STORED DATA:
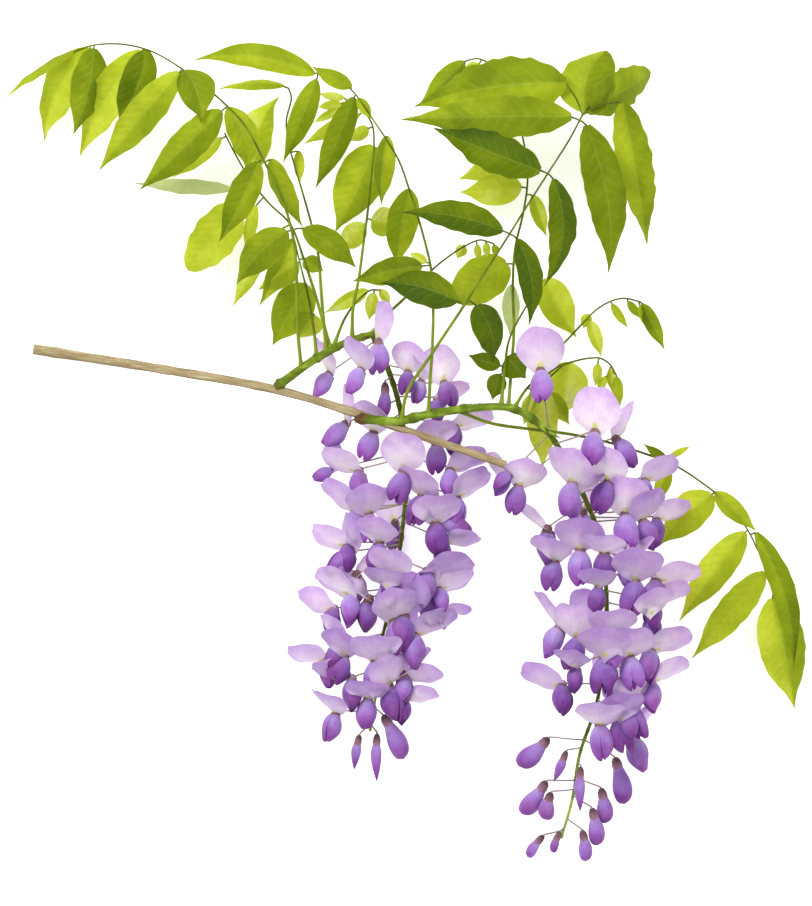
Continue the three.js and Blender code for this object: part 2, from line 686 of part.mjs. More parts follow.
function raceme(axisRows, flowers, buds, back, span, ceiling) {
  const route = axisRows.map(place);
  const parts = [tube([onShoot(route[0]), ...route], AXIS_FOOT_RADIUS, AXIS_END_RADIUS, 5, 12)];
  for (const [across, down, heading, rise, roll, scale, reflex, height] of flowers) {
    const { calyx, seat } = onRaceme(route, across, down, 1, reachAt(down, span));
    calyx.z = height ?? Math.min(calyx.z, ceiling(across, down));
    parts.push(...flower(calyx, seat, [heading, rise, roll, scale, reflex]));
  }
  for (const [across, down, tipAcross, tipDown, width] of buds) {
    const { calyx, seat } = onRaceme(route, across, down, 1, 14);
    const tip = place([tipAcross, tipDown, calyx.z - 4]);
    parts.push(...bud(calyx, tip, width, seat));
  }
  const [first, last, count] = back;
  const draw = drawFrom(count * 977 + 11);
  for (let i = 0; i < count; i++) {
    const down = THREE.MathUtils.lerp(first, last, i / (count - 1));
    const sideways = (i % 2 ? 1 : -1) * (4 + 16 * draw());
    const axis = nearestOn(route, place([PLOT_MIDDLE_ACROSS, down, 0]).setX(route[3].x));
    const across = axis.x + PLOT_MIDDLE_ACROSS + sideways;
    const { calyx, seat } = onRaceme(route, across, down, -1, reachAt(down, span) * 0.8);
    const heading = -90 + sideways * 1.6;
    const rise = -25 - 20 * draw();
    const scale = 0.95 + 0.15 * draw();
    parts.push(...flower(calyx, seat, [heading, rise, 0, scale, BACK_REFLEX]));
  }
  return joined(parts);
}

// ---- The branch ----

const stemRoute = STEM.map(place);
const stem = tube(stemRoute, STEM_FOOT_RADIUS, STEM_END_RADIUS, 8, 10);
const stemRoom = tube(stemRoute, STEM_FOOT_RADIUS + SEAT_GAP, STEM_END_RADIUS + SEAT_GAP, 8, 10);

// A shoot, thicker at its foot than at its end.
function shoot(rows, radius) {
  return tube(rows.map(place), radius * 1.15, radius * 0.85, 7, 9);
}

const leftShoot = shoot(LEFT_SHOOT, SHOOT_RADIUS).subtract(stemRoom);
const rightShoot = shoot(RIGHT_SHOOT, SHOOT_RADIUS).subtract(stemRoom);
const shootRoom = joined([
  shoot(LEFT_SHOOT, SHOOT_RADIUS + SEAT_GAP),
  shoot(RIGHT_SHOOT, SHOOT_RADIUS + SEAT_GAP),
  stemRoom,
]);

const GREEN_LEAF = { color: 0x9db32b, roughness: 0.5 };
const GREEN_SHOOT = { color: 0x7c9632, roughness: 0.5 };
const WOOD = { color: 0xb29a62, roughness: 0.8 };
const LILAC = { color: 0xb795d2, roughness: 0.6 };

const branch = new THREE.Group();

// Adds the part of a solid that is above the surface as a named mesh of the branch, without the
// slivers that a cut leaves beside it.
function add(name, solid, look) {
  const bodies = solid.trimByPlane([0, 0, 1], 0).decompose();
  const whole = bodies.reduce((best, b) => (b.volume() > best.volume() ? b : best));
  const mesh = whole.getMesh();
  const vertices = new Float32Array(mesh.numVert * 3);
  for (let i = 0; i < mesh.numVert; i++) {
    const at = i * mesh.numProp;
    vertices.set(mesh.vertProperties.subarray(at, at + 3), i * 3);
  }
  const geometry = new THREE.BufferGeometry();
  geometry.setAttribute("position", new THREE.BufferAttribute(vertices, 3));
  geometry.setIndex(new THREE.BufferAttribute(mesh.triVerts, 1));
  const piece = new THREE.Mesh(geometry, new THREE.MeshStandardMaterial(look));
  piece.name = name;
  branch.add(piece);
}

// How high a flower may stand where the stem passes over it.
function underStem(across, down) {
  const seat = nearestOn(stemRoute, place([across, down, 0]));
  const plan = place([across, down, 0]);
  const beside = Math.hypot(plan.x - seat.x, plan.y - seat.y);
  return beside < 16 ? seat.z - 16 : Infinity;
}

add("woody_stem", stem, WOOD);
add("shoot_left", leftShoot, GREEN_SHOOT);
add("shoot_right", rightShoot, GREEN_SHOOT);
for (const [name, rows] of Object.entries(LEAVES)) {
  add(name, leaf(rows).subtract(shootRoom), GREEN_LEAF);
}
add(
  "raceme_left",
  raceme(LEFT_AXIS, LEFT_FLOWERS, LEFT_BUDS, LEFT_BACK, { top: 180, bottom: 380 }, underStem)
    .subtract(shootRoom),
  LILAC,
);
add(
  "raceme_right",
  raceme(RIGHT_AXIS, RIGHT_FLOWERS, RIGHT_BUDS, RIGHT_BACK, { top: 215, bottom: 410 }, () => Infinity)
    .subtract(shootRoom),
  LILAC,
);

export default branch;
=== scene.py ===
"""A cut wisteria branch that lies on a pale surface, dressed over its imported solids.

Rows give a place as [across, down, height] in millimetres, as the solids' source does: across and
down are measured on the surface, from the corner of the plot that the branch covers.
"""

import math

import bpy
from mathutils import Matrix, Vector
from mathutils.bvhtree import BVHTree


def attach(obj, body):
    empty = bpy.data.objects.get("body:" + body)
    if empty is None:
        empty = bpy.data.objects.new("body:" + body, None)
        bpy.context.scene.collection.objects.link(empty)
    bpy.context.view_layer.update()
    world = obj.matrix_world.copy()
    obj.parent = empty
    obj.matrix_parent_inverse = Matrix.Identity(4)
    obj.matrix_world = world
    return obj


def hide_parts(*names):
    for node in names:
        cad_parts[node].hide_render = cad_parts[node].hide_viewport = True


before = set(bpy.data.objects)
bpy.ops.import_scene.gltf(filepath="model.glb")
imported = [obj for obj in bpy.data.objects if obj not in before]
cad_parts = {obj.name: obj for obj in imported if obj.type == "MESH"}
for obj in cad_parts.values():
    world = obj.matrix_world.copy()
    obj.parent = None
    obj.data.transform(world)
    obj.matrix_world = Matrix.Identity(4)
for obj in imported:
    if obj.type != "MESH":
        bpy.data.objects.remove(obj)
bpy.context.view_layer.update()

MM = 0.001
PLOT_MIDDLE_ACROSS = 202.5
PLOT_MIDDLE_DOWN = 226
FLOWER_SIZE = 12.5  # from the calyx to the tip of the keel
BANNER_SHARE = 0.82  # a banner's radius for each millimetre of its flower
RACEME_REACH = 31  # from a raceme's axis to its outermost calyx
RIB_ARCH = 0.32  # height of a leaflet's rib for each millimetre of t(1 - t)
BACK_REFLEX = 41  # how far the banners on the far side tip back, in degrees
SPOKES = 36  # the points round a banner
DRAPE_REACH = 32  # from a banner to the wings it may lie on
DRAPE_LIMIT = 8  # the most that a banner bends away from them at once
DRAPE_PASSES = 4
DRAPE_GAP = 1.4  # that a bent banner leaves to a wing
STEM_FOOT_RADIUS = 2.45
STEM_END_RADIUS = 1.9
STEM_SIDES = 28
SHOOT_RADIUS = 2.2
STEM_CLEARANCE = 16  # from the stem's middle line to a flower under it
FLOOR_CLEARANCE = 0.06  # of petals and leaves from the surface
BARK_CLEARANCE = 0.05
CUP_SIDES = 20
BUD_REACH = 14  # from a raceme's axis to a bud's cap
CAP_LENGTH = 5.2  # of a bud's cap
PHASE = 6.28  # the range of a drawn phase, one turn
DRAW_FACTOR, DRAW_MODULUS = 16807, 2147483647
STEM_STEPS, SHOOT_STEPS, STALK_STEPS, AXIS_STEPS = 170, 110, 90, 150
STEM_SEED = 4021
LEAF_SEED, LEAF_SEED_STEP = 1201, 37
SHOOT_SIDES = 18
END_SCALES = 6  # the green scales at a shoot's end
FINE_LENGTH = 24  # from here on a leaflet has the finer grid
SCALLOP_LENGTH = 38  # from here on its margin has scallops
VEIN_SPACING = 5.2
YELLOWEST = 0.09  # the lowest tone of a leaflet's upper side
DRAPE_RAY = 15  # from how far off a banner's point looks for a wing
SEAT_RISE = 7  # the most that a pedicel starts further up the axis
BUD_DROOP = 4  # from a bud's calyx to its tip
SLIM_BUD = 3  # times as long as wide

# ---- Routes, leaves and flowers ----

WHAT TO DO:
Look above for the line that contains "passes over it.". Starting there, transcribe every line exactly until you have copied the line that contains "obj.parent = None".

REPLY:
// How high a flower may stand where the stem passes over it.
function underStem(across, down) {
  const seat = nearestOn(stemRoute, place([across, down, 0]));
  const plan = place([across, down, 0]);
  const beside = Math.hypot(plan.x - seat.x, plan.y - seat.y);
  return beside < 16 ? seat.z - 16 : Infinity;
}

add("woody_stem", stem, WOOD);
add("shoot_left", leftShoot, GREEN_SHOOT);
add("shoot_right", rightShoot, GREEN_SHOOT);
for (const [name, rows] of Object.entries(LEAVES)) {
  add(name, leaf(rows).subtract(shootRoom), GREEN_LEAF);
}
add(
  "raceme_left",
  raceme(LEFT_AXIS, LEFT_FLOWERS, LEFT_BUDS, LEFT_BACK, { top: 180, bottom: 380 }, underStem)
    .subtract(shootRoom),
  LILAC,
);
add(
  "raceme_right",
  raceme(RIGHT_AXIS, RIGHT_FLOWERS, RIGHT_BUDS, RIGHT_BACK, { top: 215, bottom: 410 }, () => Infinity)
    .subtract(shootRoom),
  LILAC,
);

export default branch;
=== scene.py ===
"""A cut wisteria branch that lies on a pale surface, dressed over its imported solids.

Rows give a place as [across, down, height] in millimetres, as the solids' source does: across and
down are measured on the surface, from the corner of the plot that the branch covers.
"""

import math

import bpy
from mathutils import Matrix, Vector
from mathutils.bvhtree import BVHTree


def attach(obj, body):
    empty = bpy.data.objects.get("body:" + body)
    if empty is None:
        empty = bpy.data.objects.new("body:" + body, None)
        bpy.context.scene.collection.objects.link(empty)
    bpy.context.view_layer.update()
    world = obj.matrix_world.copy()
    obj.parent = empty
    obj.matrix_parent_inverse = Matrix.Identity(4)
    obj.matrix_world = world
    return obj


def hide_parts(*names):
    for node in names:
        cad_parts[node].hide_render = cad_parts[node].hide_viewport = True


before = set(bpy.data.objects)
bpy.ops.import_scene.gltf(filepath="model.glb")
imported = [obj for obj in bpy.data.objects if obj not in before]
cad_parts = {obj.name: obj for obj in imported if obj.type == "MESH"}
for obj in cad_parts.values():
    world = obj.matrix_world.copy()
    obj.parent = None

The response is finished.